The third ‘Essential Commodities (Amendment) Bill’ excludes pulses, oil-seeds, onions and some other products from the essential commodities list, thereby removing even their storage restrictions. This may help stabilise their prices. In commercial terms, if the onion supply is more than the demand, they will be cold stored to prevent a price fall. That creation of such facilities adds to the overall cost is another matter. Will it not, on the other hand, on removing the restrictions on the storage of some food grains lead to more imports at cheaper prices which could affect the domestic farmers? The big businesses may store the food grains to increase prices artificially, exploiting both farmers and consumers pushing the ball squarely into the government’s court, ultimately seeking a price regulation. Was building MSP into the Bills not prudent then? The embers would have been quelled to a large extent.

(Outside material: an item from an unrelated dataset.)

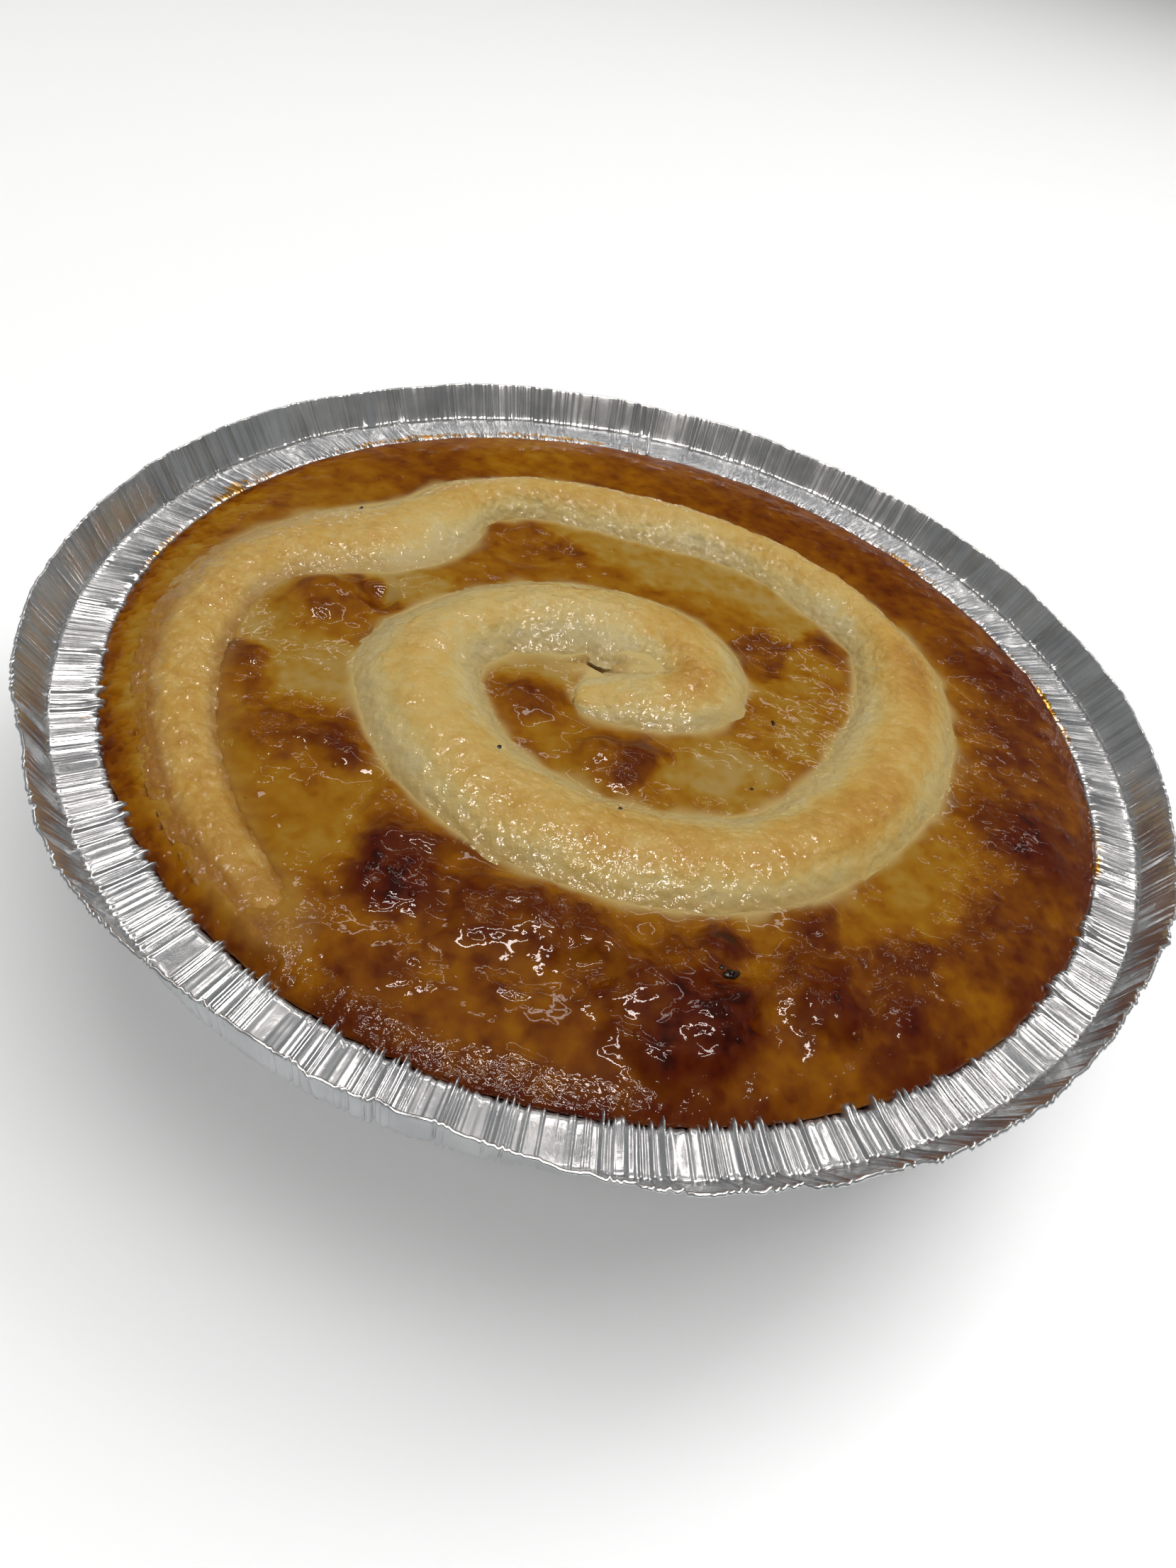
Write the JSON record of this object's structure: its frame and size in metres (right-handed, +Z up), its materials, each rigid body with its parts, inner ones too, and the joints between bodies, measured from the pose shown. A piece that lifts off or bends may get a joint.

That the Bills were passed without a debate has only meant increased mistrust between the government and the farmers. That big companies are allowed into agriculture is seen as a death knell for small farmers. Will the implementation also be a challenge since even the States were not a part of the discussion? Time will tell.
This was a huge opportunity for the government to reform the agriculture sector. It tried doing it through the Bills. An important question to ponder is, if it has brought upon itself equally huge challenges in implementation, by not adequately addressing the concerns of the most important stake holders the farmers? Would it not have been a better idea to reform the APMC’s as well through a Bill, so they assisted the small farmers better? Most of the people in the world are poor and earn their living from agriculture. Hence by reforming agriculture, one can reform poverty.